原数据如下(不知道怎么在CSDN插入excel文件)
小知识点①:MySQL运算顺序为
from–> where–> group by --> having --> select --> order by
小知识点②:窗口函数模板为
函数名(字段名) over(partition by <要分列的组> order by <要排序的列> rows between <数据范围>)
1、导入数据、处理数据
desc user_trade;
alter table user_trade modify column user_name varchar(20) comment '用户名';
alter table user_trade modify column piece int comment '购买数量';
alter table user_trade modify column price double comment '价格';
alter table user_trade modify column pay_amount double comment '支付金额';
alter table user_trade modify column goods_category varchar(20) comment '商品品类';
alter table user_trade modify column pay_time date comment '日期';
2、集合类窗口函数
# 普通场景下的聚合函数是将多条记录聚合为一条(多到一);
# 窗口函数是每条记录都会执行,有几条记录执行完还是几条(多到多)。
①sum()over() 累计求和
#需求1:查询出2019年每月的支付总额和当年累积支付总额
#tips:此处over()中如果不加order by,则会生成相同的12个月的sum值
select a.mon
,a.sum_month_pay
,sum(a.sum_month_pay) over(order by a.mon) as sum_pay from
(
select month(pay_time) as mon
,round(sum(pay_amount),0) as sum_month_pay
from user_trade
where year(pay_time) = '2019'
group by month(pay_time)
) as a;
#需求2:查询出2018-2019年每月的支付总额和当年累积支付总额
select a.year
,a.month
,a.sum_month_pay
,sum(a.sum_month_pay) over(partition by a.year order by a.month) as sum_pay from
(
select year(pay_time) as year
,month(pay_time) as month
,round(sum(pay_amount),0) as sum_month_pay
from user_trade
where year(pay_time) = '2019'
or year(pay_time) = '2018'
group by year,month
) a ;
②avg()over() 移动平均
#需求3: 查询出2019年每个月的近三月移动平均支付金额
select a.month
,a.sum_month_pay
,round(avg(a.sum_month_pay) over(order by a.month rows between 2 preceding and current row),0) as avg_pay from
(
select month(pay_time) as month
,round(sum(pay_amount),0) as sum_month_pay
from user_trade
where year(pay_time) = '2019'
group by month(pay_time)
) as a;
③max()/min() over() 最大/最小值
#需求4: 查询出每四个月的最大月总支付金额
select a.month
,a.sum_month_pay
,max(a.sum_month_pay) over(order by month rows between 3 preceding and current row) as max_pay_4 from
(
select substring(pay_time,1,7) as month
,round(sum(pay_amount),0) as sum_month_pay
from user_trade
group by month
) a;
3、排序类窗口函数
①row_number()、rank()、dense_rank()
row_number:每一行记录生成一个序号,依次排序且不会重复。 1234...

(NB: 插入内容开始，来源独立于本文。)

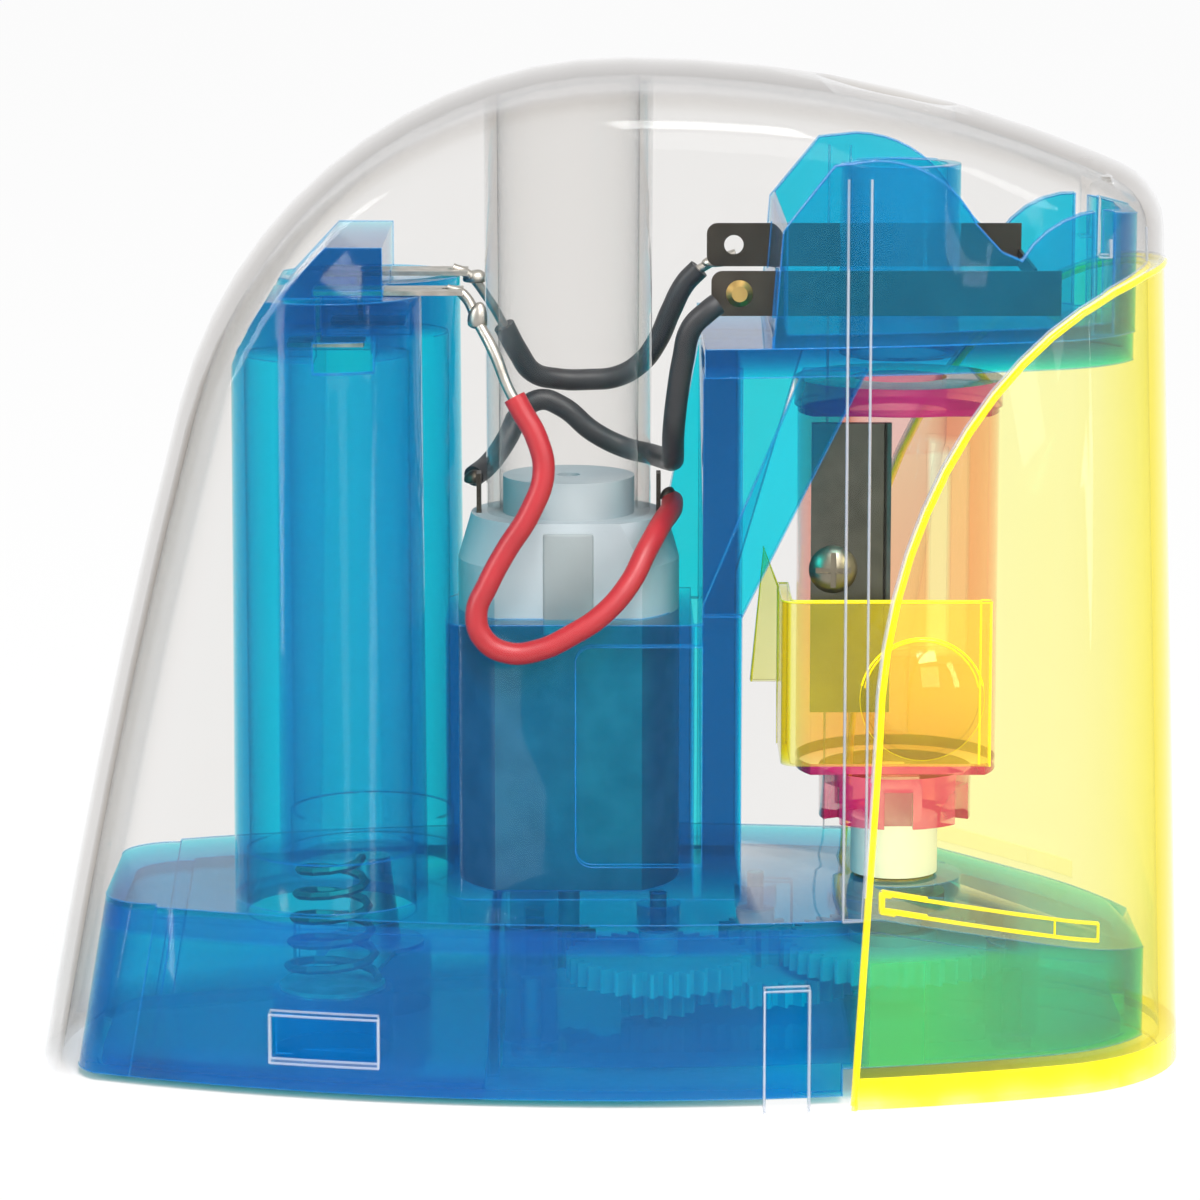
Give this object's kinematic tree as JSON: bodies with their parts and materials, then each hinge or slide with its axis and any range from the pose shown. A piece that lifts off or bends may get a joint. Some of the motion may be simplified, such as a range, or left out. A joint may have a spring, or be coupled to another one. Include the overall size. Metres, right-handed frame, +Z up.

rank:跳跃排序,生成的序号有可能不连续。1134..
dense_rank:在生成序号时是连续的。1123...
#需求5: 2020年1月,购买商品品类数的用户排名
select user_name
,count(distinct(goods_category)) as goods_count
,row_number() over(order by count(distinct(goods_category))) as rank1
,rank() over(order by count(distinct(goods_category))) as rank2
,dense_rank() over(order by count(distinct(goods_category))) as rank3
from user_trade
where substring(pay_time,1,7) = '2020-01'
group by user_name
②ntile(n) over()
ntile(n)用于将分组数据按照顺序切分成n片,返回当前切片值,不支持rows between
#需求6: 查询出将2020年2月的支付用户,按照支付金额分成5组后的结果
select user_name
,sum(pay_amount) as sum_pay_2
,ntile(5) over(order by sum(pay_amount) desc) as level
from user_trade
where substring(pay_time,1,7) = '2020-02'
group by user_name
#需求7: 查询出2020年支付金额排名前30%的所有用户
#tips:having不能放进窗口函数运算里,得从筛选结果表中进一步筛选
select a.user_name
,a.sum_pay_20
,a.level from
(
select user_name
,round(sum(pay_amount),0) as sum_pay_20
,ntile(10) over(order by sum(pay_amount) desc) as level
from user_trade
where year(pay_time) = '2020'
group by user_name
) a
having level in (1,2,3)
4、偏移分析函数
①lag() over() 向上偏移 & lead() over() 向下偏移
lag(exp_str,offset,defval)
exp_str:字段名
offset:偏移量
defval:默认值。当向上偏移了offset行已经超出了表的范围时,lag()函数将defval这个参数值作为函数的返回值,若没有指定默认值,则返回NULL。
#需求8: 查询出支付时间间隔超过100天的用户数
select distinct(a.user_name)
from
(
select user_name
,pay_time
,lag(pay_time) over(partition by user_name order by pay_time) as lg
from user_trade
) a
where datediff(a.pay_time,a.lg) > 100;
#需求9: 查询出每年支付时间间隔最长的用户
select b.years
,b.user_name
,b.pay_days
from
(
select a.years
,a.user_name
,datediff(a.pay_time,a.lg) as pay_days
,rank() over(partition by a.years order by datediff(a.pay_time,a.lg) desc) as rank1
from
(
select year(pay_time) as years
,user_name
,pay_time
,lag(pay_time) over(partition by user_name,year(pay_time) order by pay_time) as lg
from user_trade
) as a
where a.lg is not null
) as b
where b.rank1 =1